RECORD EXTRACTS:
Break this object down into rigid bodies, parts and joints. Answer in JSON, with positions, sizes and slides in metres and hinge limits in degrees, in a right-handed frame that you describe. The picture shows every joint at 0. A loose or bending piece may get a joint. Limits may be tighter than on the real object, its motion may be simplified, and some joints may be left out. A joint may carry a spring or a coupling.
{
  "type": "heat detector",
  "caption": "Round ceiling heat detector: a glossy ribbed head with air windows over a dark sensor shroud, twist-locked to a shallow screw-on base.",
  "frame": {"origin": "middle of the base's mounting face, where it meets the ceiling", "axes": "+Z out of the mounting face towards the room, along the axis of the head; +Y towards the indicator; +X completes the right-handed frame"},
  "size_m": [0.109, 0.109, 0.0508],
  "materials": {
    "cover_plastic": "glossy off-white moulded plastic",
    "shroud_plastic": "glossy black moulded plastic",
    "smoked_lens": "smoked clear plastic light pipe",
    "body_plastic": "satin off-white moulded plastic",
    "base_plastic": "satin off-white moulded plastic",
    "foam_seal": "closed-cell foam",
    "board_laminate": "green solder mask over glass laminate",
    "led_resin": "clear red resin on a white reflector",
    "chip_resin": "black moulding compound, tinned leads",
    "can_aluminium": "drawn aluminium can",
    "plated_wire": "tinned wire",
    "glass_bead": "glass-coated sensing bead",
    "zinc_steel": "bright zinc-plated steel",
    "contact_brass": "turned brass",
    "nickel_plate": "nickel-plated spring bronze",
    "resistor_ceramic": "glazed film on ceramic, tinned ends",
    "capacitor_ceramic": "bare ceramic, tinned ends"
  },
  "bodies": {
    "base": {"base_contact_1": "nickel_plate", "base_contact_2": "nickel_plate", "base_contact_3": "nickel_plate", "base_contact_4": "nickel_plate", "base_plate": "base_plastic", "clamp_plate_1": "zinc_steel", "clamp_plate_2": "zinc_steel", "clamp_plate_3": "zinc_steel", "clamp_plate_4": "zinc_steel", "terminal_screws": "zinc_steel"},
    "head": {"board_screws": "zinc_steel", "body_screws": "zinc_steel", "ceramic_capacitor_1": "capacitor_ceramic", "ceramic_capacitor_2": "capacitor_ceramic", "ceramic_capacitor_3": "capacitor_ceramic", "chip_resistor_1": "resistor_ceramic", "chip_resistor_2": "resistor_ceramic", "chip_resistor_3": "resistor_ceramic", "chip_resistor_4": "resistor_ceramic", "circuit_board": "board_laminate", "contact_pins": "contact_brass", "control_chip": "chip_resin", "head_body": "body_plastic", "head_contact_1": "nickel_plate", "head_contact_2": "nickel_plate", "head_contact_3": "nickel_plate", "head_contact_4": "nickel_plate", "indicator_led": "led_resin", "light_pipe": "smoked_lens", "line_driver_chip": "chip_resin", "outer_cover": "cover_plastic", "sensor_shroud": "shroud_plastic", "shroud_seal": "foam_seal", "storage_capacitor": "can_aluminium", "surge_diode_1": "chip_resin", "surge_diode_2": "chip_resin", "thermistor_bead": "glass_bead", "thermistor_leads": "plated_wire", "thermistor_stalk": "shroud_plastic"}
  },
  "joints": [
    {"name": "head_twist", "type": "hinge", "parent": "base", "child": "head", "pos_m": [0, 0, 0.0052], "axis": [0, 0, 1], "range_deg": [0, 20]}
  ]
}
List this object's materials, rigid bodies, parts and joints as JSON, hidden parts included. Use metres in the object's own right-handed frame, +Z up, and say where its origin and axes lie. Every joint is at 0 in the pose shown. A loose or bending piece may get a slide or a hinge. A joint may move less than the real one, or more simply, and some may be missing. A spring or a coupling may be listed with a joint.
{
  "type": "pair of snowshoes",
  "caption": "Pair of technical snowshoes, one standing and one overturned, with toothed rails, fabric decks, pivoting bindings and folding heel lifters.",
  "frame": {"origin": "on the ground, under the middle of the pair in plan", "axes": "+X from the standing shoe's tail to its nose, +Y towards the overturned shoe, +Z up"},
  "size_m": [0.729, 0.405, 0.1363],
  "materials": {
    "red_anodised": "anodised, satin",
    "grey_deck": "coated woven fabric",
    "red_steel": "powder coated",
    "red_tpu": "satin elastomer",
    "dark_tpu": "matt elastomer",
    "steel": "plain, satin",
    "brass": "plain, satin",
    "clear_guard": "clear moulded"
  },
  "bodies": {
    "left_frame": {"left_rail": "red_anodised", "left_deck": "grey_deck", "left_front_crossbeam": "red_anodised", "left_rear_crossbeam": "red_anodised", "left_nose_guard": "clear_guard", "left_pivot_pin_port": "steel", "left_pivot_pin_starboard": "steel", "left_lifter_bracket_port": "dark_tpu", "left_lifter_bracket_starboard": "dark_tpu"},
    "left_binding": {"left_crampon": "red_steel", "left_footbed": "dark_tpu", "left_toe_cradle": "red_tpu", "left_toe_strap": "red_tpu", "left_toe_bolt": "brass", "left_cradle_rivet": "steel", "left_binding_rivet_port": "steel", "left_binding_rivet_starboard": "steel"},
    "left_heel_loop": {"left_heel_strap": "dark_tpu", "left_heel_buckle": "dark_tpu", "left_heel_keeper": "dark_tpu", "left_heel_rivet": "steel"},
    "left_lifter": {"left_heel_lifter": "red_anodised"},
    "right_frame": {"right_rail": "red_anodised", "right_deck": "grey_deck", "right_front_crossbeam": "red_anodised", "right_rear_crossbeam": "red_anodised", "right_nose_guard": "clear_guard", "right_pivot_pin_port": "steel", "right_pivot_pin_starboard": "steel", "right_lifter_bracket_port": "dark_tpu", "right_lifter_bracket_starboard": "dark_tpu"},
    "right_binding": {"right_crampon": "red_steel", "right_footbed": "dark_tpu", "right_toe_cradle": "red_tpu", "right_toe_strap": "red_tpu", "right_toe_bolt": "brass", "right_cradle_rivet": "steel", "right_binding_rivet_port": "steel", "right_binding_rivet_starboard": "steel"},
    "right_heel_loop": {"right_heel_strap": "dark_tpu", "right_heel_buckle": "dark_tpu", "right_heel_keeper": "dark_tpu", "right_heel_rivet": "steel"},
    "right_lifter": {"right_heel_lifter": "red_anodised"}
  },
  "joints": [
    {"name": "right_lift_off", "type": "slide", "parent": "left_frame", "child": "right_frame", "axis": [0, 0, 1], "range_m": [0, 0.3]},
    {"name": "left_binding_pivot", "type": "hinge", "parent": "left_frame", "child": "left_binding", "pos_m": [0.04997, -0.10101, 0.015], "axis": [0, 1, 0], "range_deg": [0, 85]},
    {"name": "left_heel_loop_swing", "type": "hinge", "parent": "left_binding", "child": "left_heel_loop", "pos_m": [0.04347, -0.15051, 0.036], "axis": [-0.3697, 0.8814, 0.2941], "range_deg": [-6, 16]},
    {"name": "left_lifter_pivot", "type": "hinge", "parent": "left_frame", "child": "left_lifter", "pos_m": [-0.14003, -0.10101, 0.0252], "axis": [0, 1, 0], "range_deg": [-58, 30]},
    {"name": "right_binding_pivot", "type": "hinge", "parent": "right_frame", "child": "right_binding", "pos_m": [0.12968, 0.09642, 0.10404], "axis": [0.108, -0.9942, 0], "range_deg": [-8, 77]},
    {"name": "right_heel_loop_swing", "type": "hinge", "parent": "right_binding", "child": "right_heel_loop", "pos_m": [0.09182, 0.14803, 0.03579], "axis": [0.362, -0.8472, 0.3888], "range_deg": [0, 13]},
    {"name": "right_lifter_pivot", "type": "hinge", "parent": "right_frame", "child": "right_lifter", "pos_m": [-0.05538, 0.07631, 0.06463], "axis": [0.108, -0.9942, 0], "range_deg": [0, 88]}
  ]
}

STATED PROBLEM:
All entries must be repeated verbatim.

COMPLETE OUTPUT:
Break this object down into rigid bodies, parts and joints. Answer in JSON, with positions, sizes and slides in metres and hinge limits in degrees, in a right-handed frame that you describe. The picture shows every joint at 0. A loose or bending piece may get a joint. Limits may be tighter than on the real object, its motion may be simplified, and some joints may be left out. A joint may carry a spring or a coupling.
{
  "type": "heat detector",
  "caption": "Round ceiling heat detector: a glossy ribbed head with air windows over a dark sensor shroud, twist-locked to a shallow screw-on base.",
  "frame": {"origin": "middle of the base's mounting face, where it meets the ceiling", "axes": "+Z out of the mounting face towards the room, along the axis of the head; +Y towards the indicator; +X completes the right-handed frame"},
  "size_m": [0.109, 0.109, 0.0508],
  "materials": {
    "cover_plastic": "glossy off-white moulded plastic",
    "shroud_plastic": "glossy black moulded plastic",
    "smoked_lens": "smoked clear plastic light pipe",
    "body_plastic": "satin off-white moulded plastic",
    "base_plastic": "satin off-white moulded plastic",
    "foam_seal": "closed-cell foam",
    "board_laminate": "green solder mask over glass laminate",
    "led_resin": "clear red resin on a white reflector",
    "chip_resin": "black moulding compound, tinned leads",
    "can_aluminium": "drawn aluminium can",
    "plated_wire": "tinned wire",
    "glass_bead": "glass-coated sensing bead",
    "zinc_steel": "bright zinc-plated steel",
    "contact_brass": "turned brass",
    "nickel_plate": "nickel-plated spring bronze",
    "resistor_ceramic": "glazed film on ceramic, tinned ends",
    "capacitor_ceramic": "bare ceramic, tinned ends"
  },
  "bodies": {
    "base": {"base_contact_1": "nickel_plate", "base_contact_2": "nickel_plate", "base_contact_3": "nickel_plate", "base_contact_4": "nickel_plate", "base_plate": "base_plastic", "clamp_plate_1": "zinc_steel", "clamp_plate_2": "zinc_steel", "clamp_plate_3": "zinc_steel", "clamp_plate_4": "zinc_steel", "terminal_screws": "zinc_steel"},
    "head": {"board_screws": "zinc_steel", "body_screws": "zinc_steel", "ceramic_capacitor_1": "capacitor_ceramic", "ceramic_capacitor_2": "capacitor_ceramic", "ceramic_capacitor_3": "capacitor_ceramic", "chip_resistor_1": "resistor_ceramic", "chip_resistor_2": "resistor_ceramic", "chip_resistor_3": "resistor_ceramic", "chip_resistor_4": "resistor_ceramic", "circuit_board": "board_laminate", "contact_pins": "contact_brass", "control_chip": "chip_resin", "head_body": "body_plastic", "head_contact_1": "nickel_plate", "head_contact_2": "nickel_plate", "head_contact_3": "nickel_plate", "head_contact_4": "nickel_plate", "indicator_led": "led_resin", "light_pipe": "smoked_lens", "line_driver_chip": "chip_resin", "outer_cover": "cover_plastic", "sensor_shroud": "shroud_plastic", "shroud_seal": "foam_seal", "storage_capacitor": "can_aluminium", "surge_diode_1": "chip_resin", "surge_diode_2": "chip_resin", "thermistor_bead": "glass_bead", "thermistor_leads": "plated_wire", "thermistor_stalk": "shroud_plastic"}
  },
  "joints": [
    {"name": "head_twist", "type": "hinge", "parent": "base", "child": "head", "pos_m": [0, 0, 0.0052], "axis": [0, 0, 1], "range_deg": [0, 20]}
  ]
}
List this object's materials, rigid bodies, parts and joints as JSON, hidden parts included. Use metres in the object's own right-handed frame, +Z up, and say where its origin and axes lie. Every joint is at 0 in the pose shown. A loose or bending piece may get a slide or a hinge. A joint may move less than the real one, or more simply, and some may be missing. A spring or a coupling may be listed with a joint.
{
  "type": "pair of snowshoes",
  "caption": "Pair of technical snowshoes, one standing and one overturned, with toothed rails, fabric decks, pivoting bindings and folding heel lifters.",
  "frame": {"origin": "on the ground, under the middle of the pair in plan", "axes": "+X from the standing shoe's tail to its nose, +Y towards the overturned shoe, +Z up"},
  "size_m": [0.729, 0.405, 0.1363],
  "materials": {
    "red_anodised": "anodised, satin",
    "grey_deck": "coated woven fabric",
    "red_steel": "powder coated",
    "red_tpu": "satin elastomer",
    "dark_tpu": "matt elastomer",
    "steel": "plain, satin",
    "brass": "plain, satin",
    "clear_guard": "clear moulded"
  },
  "bodies": {
    "left_frame": {"left_rail": "red_anodised", "left_deck": "grey_deck", "left_front_crossbeam": "red_anodised", "left_rear_crossbeam": "red_anodised", "left_nose_guard": "clear_guard", "left_pivot_pin_port": "steel", "left_pivot_pin_starboard": "steel", "left_lifter_bracket_port": "dark_tpu", "left_lifter_bracket_starboard": "dark_tpu"},
    "left_binding": {"left_crampon": "red_steel", "left_footbed": "dark_tpu", "left_toe_cradle": "red_tpu", "left_toe_strap": "red_tpu", "left_toe_bolt": "brass", "left_cradle_rivet": "steel", "left_binding_rivet_port": "steel", "left_binding_rivet_starboard": "steel"},
    "left_heel_loop": {"left_heel_strap": "dark_tpu", "left_heel_buckle": "dark_tpu", "left_heel_keeper": "dark_tpu", "left_heel_rivet": "steel"},
    "left_lifter": {"left_heel_lifter": "red_anodised"},
    "right_frame": {"right_rail": "red_anodised", "right_deck": "grey_deck", "right_front_crossbeam": "red_anodised", "right_rear_crossbeam": "red_anodised", "right_nose_guard": "clear_guard", "right_pivot_pin_port": "steel", "right_pivot_pin_starboard": "steel", "right_lifter_bracket_port": "dark_tpu", "right_lifter_bracket_starboard": "dark_tpu"},
    "right_binding": {"right_crampon": "red_steel", "right_footbed": "dark_tpu", "right_toe_cradle": "red_tpu", "right_toe_strap": "red_tpu", "right_toe_bolt": "brass", "right_cradle_rivet": "steel", "right_binding_rivet_port": "steel", "right_binding_rivet_starboard": "steel"},
    "right_heel_loop": {"right_heel_strap": "dark_tpu", "right_heel_buckle": "dark_tpu", "right_heel_keeper": "dark_tpu", "right_heel_rivet": "steel"},
    "right_lifter": {"right_heel_lifter": "red_anodised"}
  },
  "joints": [
    {"name": "right_lift_off", "type": "slide", "parent": "left_frame", "child": "right_frame", "axis": [0, 0, 1], "range_m": [0, 0.3]},
    {"name": "left_binding_pivot", "type": "hinge", "parent": "left_frame", "child": "left_binding", "pos_m": [0.04997, -0.10101, 0.015], "axis": [0, 1, 0], "range_deg": [0, 85]},
    {"name": "left_heel_loop_swing", "type": "hinge", "parent": "left_binding", "child": "left_heel_loop", "pos_m": [0.04347, -0.15051, 0.036], "axis": [-0.3697, 0.8814, 0.2941], "range_deg": [-6, 16]},
    {"name": "left_lifter_pivot", "type": "hinge", "parent": "left_frame", "child": "left_lifter", "pos_m": [-0.14003, -0.10101, 0.0252], "axis": [0, 1, 0], "range_deg": [-58, 30]},
    {"name": "right_binding_pivot", "type": "hinge", "parent": "right_frame", "child": "right_binding", "pos_m": [0.12968, 0.09642, 0.10404], "axis": [0.108, -0.9942, 0], "range_deg": [-8, 77]},
    {"name": "right_heel_loop_swing", "type": "hinge", "parent": "right_binding", "child": "right_heel_loop", "pos_m": [0.09182, 0.14803, 0.03579], "axis": [0.362, -0.8472, 0.3888], "range_deg": [0, 13]},
    {"name": "right_lifter_pivot", "type": "hinge", "parent": "right_frame", "child": "right_lifter", "pos_m": [-0.05538, 0.07631, 0.06463], "axis": [0.108, -0.9942, 0], "range_deg": [0, 88]}
  ]
}